Systemd needs sensible, non-truncated output
If you run 'systemctl status <service>
', you get (among other things)
some recent log messages from the service in question. Well, in theory
you get that. In practice, well, here is part of what one of my machines
shows:
Jul 15 17:18:20 mumble123.cs.toronto.edu unbound[31622]: [31622:0] notice: in...
Yeah.
What's Unbound trying to tell me? I have no idea because systemd has
truncated the output in a useless way. I don't believe in truncating
output by default to start with but if systemd is going to do it
it should do it intelligently. Almost all of this line is useless.
Especially useless is the huge hostname, because by definition
systemctl
is reporting on things from the local machine.
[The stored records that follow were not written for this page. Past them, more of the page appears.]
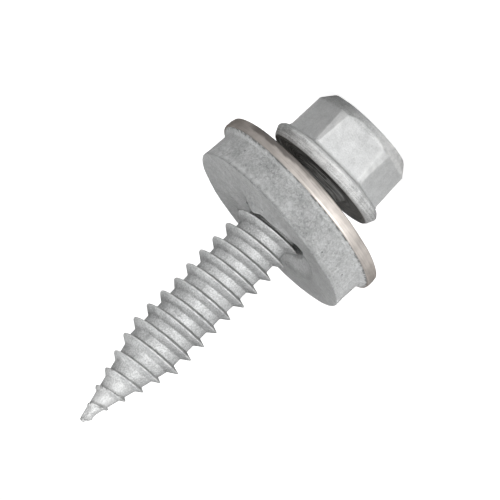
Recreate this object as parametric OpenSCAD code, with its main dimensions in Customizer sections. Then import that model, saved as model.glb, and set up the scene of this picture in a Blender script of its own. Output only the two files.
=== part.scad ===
// Hexagon-head tapping screw with a sharp point and a loose sealing washer.
// It stands on its head: the origin is the middle of the head's top face and +Z runs to the point.
// One hexagon flat faces -Y. The washer sits a little askew on the thread, as it was left.

/* [Head] */
// Height of the head, from its top face to the flange's underside
head_h = 6.6; // [5.5:0.1:9]
// Width across the hexagon's flats
hex_af = 9.65; // [8:0.05:9.9]
// How much the rounding takes off the radius of the hexagon's corners
corner_cut = 0.11; // [0.05:0.01:0.4]
// Taper of the corners, how much narrower they are in radius at the chamfer
corner_taper = 0.14; // [0:0.02:0.4]
// Width of the chamfer across the screw, at a corner
chamfer_w = 0.96; // [0.5:0.01:1.6]
// Length of the chamfer along the screw, at a corner
chamfer_h = 1.2; // [0.6:0.05:2]
// Width of the narrow band between the chamfer and the flat disc on the head's top
top_band_w = 0.74; // [0.2:0.02:1]
// How far that band falls away from the flat disc
top_band_drop = 0.12; // [0.02:0.02:0.3]

/* [Flange] */
// Diameter of the flange under the hexagon
flange_d = 12.5; // [12.1:0.1:16]
// Length of the flange's slanted rim, from the underside to its widest edge
rim_h = 1.02; // [0.6:0.02:1.6]
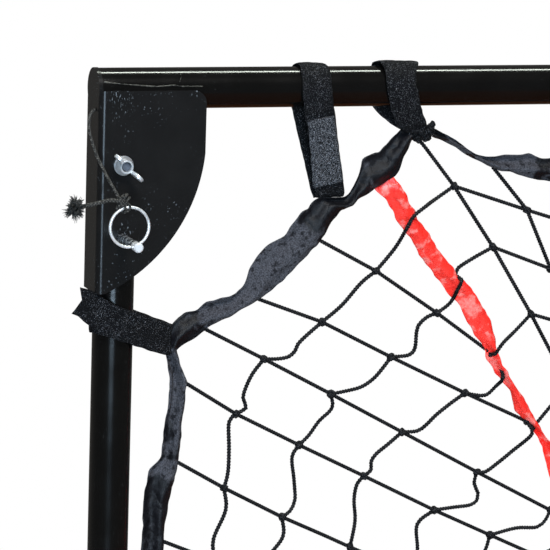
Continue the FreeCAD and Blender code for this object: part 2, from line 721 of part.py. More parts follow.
def leg_strap(z, grow=0.0):
    half = STRAP_WIDTH / 2
    beside_leg = inner_edge_limit(TAPE_EDGES["border_side"], "z", z - half, z + half)
    reach = LEG_X + max(beside_leg)
    return strap(Vector(-LEG_X, 0, z), X_AXIS, Z_AXIS, reach, grow)


save("top_bar", top_bar())
for name, (side, pivot_drop, pin_drop) in SIDES.items():
    pivot = BAR_Z - pivot_drop
    pin = BAR_Z - pin_drop
    pieces = {
        "leg": leg(pivot, pin),
        "foot": foot(),
        "foot_caps": Part.makeCompound([foot_cap(-1), foot_cap(1)]),
        "corner_bracket": corner_bracket(pivot, pin),
        "pivot_bolt": pivot_bolt(pivot),
        "pivot_washer": pivot_washer(pivot),
        "wing_nut": wing_nut(pivot),
        "lock_pin": lock_pin(pin),
        "pull_ring": pull_ring(pin),
        "tether": tether(pin),
    }
    for place, x in BAR_STRAPS.items():
        pieces["bar_strap_" + place] = bar_strap(x)
    for place, z in LEG_STRAPS.items():
        pieces["leg_strap_" + place] = leg_strap(z)
    for piece, shape in pieces.items():
        save(piece + "_" + name, mirrored(shape, side))
save("bar_strap_middle", bar_strap(0.0))

room = [tape(node, RUN_GAP) for node in TAPE_EDGES]
room += [bar_strap(x, RUN_GAP) for x in (*BAR_STRAPS.values(), 0.0)]
room += [leg_strap(z, RUN_GAP) for z in LEG_STRAPS.values()]
net(room + [mirrored(shape, 1) for shape in room])
border()
target_ribbon("target_ribbon_a", -1, RIBBON_LIFT)
target_ribbon("target_ribbon_b", 1, RIBBON_LIFT + RIBBON_THICKNESS + RIBBON_CROSSING)
print("bar axis height", round(BAR_Z, 2), "leg axis", round(LEG_X, 2))
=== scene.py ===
import bisect
import bpy
import bmesh
import math
import random
from mathutils import Matrix, Vector, noise


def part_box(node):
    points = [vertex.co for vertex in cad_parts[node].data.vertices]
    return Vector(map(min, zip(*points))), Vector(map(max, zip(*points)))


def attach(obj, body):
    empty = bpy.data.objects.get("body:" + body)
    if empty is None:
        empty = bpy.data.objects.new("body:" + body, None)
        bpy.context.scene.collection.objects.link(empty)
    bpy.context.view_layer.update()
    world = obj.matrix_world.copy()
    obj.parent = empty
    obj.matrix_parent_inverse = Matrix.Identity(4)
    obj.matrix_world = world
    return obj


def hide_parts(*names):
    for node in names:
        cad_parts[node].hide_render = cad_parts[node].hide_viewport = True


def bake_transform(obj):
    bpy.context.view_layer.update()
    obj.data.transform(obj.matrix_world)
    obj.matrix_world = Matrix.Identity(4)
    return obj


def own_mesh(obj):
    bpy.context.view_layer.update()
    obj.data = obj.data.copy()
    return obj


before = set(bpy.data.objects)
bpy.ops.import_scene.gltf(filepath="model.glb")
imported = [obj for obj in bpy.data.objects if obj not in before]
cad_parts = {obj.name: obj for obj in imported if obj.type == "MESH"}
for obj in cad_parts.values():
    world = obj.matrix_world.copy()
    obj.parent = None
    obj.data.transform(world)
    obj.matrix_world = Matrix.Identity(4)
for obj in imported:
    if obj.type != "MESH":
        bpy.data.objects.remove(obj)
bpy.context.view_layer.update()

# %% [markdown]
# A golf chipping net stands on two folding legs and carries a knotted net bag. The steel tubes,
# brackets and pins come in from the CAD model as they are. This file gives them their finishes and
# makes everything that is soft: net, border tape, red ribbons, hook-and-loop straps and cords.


# %% Places read from the frame
def box_middle(node, axis):
    low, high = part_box(node)
    return (low[axis] + high[axis]) / 2


bar_low, bar_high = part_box("top_bar")
bracket_low, bracket_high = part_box("corner_bracket_left")
BAR_Z = box_middle("top_bar", 2)
TUBE_R = (bar_high.z - bar_low.z) / 2
LEG_X = -box_middle("foot_left", 0)
PLATE_FACE = bracket_high.y
SPINE_X = -bracket_low.x
SIDES = {"left": 1, "right": -1}       # 1 for the side in the photograph, -1 for its mirror image
X_AXIS, Z_AXIS = Vector((1, 0, 0)), Vector((0, 0, 1))
MM = 0.001
print("bar axis", round(BAR_Z, 4), "leg axis", round(LEG_X, 4), "plate face", round(PLATE_FACE, 4))

# %% [markdown]
# These helpers put an object in the scene, make a mesh of a bmesh, and make a node with its inputs
# set or linked. "specks" and "threads" are node groups: light flecks and upright scratches, as dust
# and handling leave on gloss paint, and the crossed ribs of woven tape along a strip's own UV map.
# On the weld beads the same flecks are painted glints.


# %% Objects and meshes
def in_scene(name, data):
    holder = bpy.data.objects.new(name, data)
    bpy.context.scene.collection.objects.link(holder)
    return holder


def new_piece(name, mesh, mat):
    mesh.materials.append(mat)
    return in_scene(name, mesh)


def evaluated(holder):
    """The mesh that an object comes to with its modifiers or its curve. The object is removed."""
    mesh = bpy.data.meshes.new_from_object(holder.evaluated_get(bpy.context.evaluated_depsgraph_get()))
    bpy.data.objects.remove(holder)
    return mesh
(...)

Of course, you may say, systemd is really just reporting some lines from syslog and chopping them off at 77 characters and thus the formatting is not its fault. Well, actually, it is. If systemd is going to truncate the output at all, it has to take responsibility for the formatting of the whole thing; effectively the rule is 'you break it, you own it'. Truncating the output is breaking it, so it becomes systemd's job to make it useful again.
Unfortunately this isn't a small issue. If you have a service
that doesn't start, these very log messages may contain important
information, information that systemd by default won't show you.
You can make systemd show you in various ways (piping the output to
something, remembering the --full
argument, and probably others), but
speaking as a sysadmin, you shouldn't have to remember any of this.
Systemd should do the right thing by default because sysadmins already
have enough to keep track of and truncating the output (especially in
useless ways) is almost never what we want.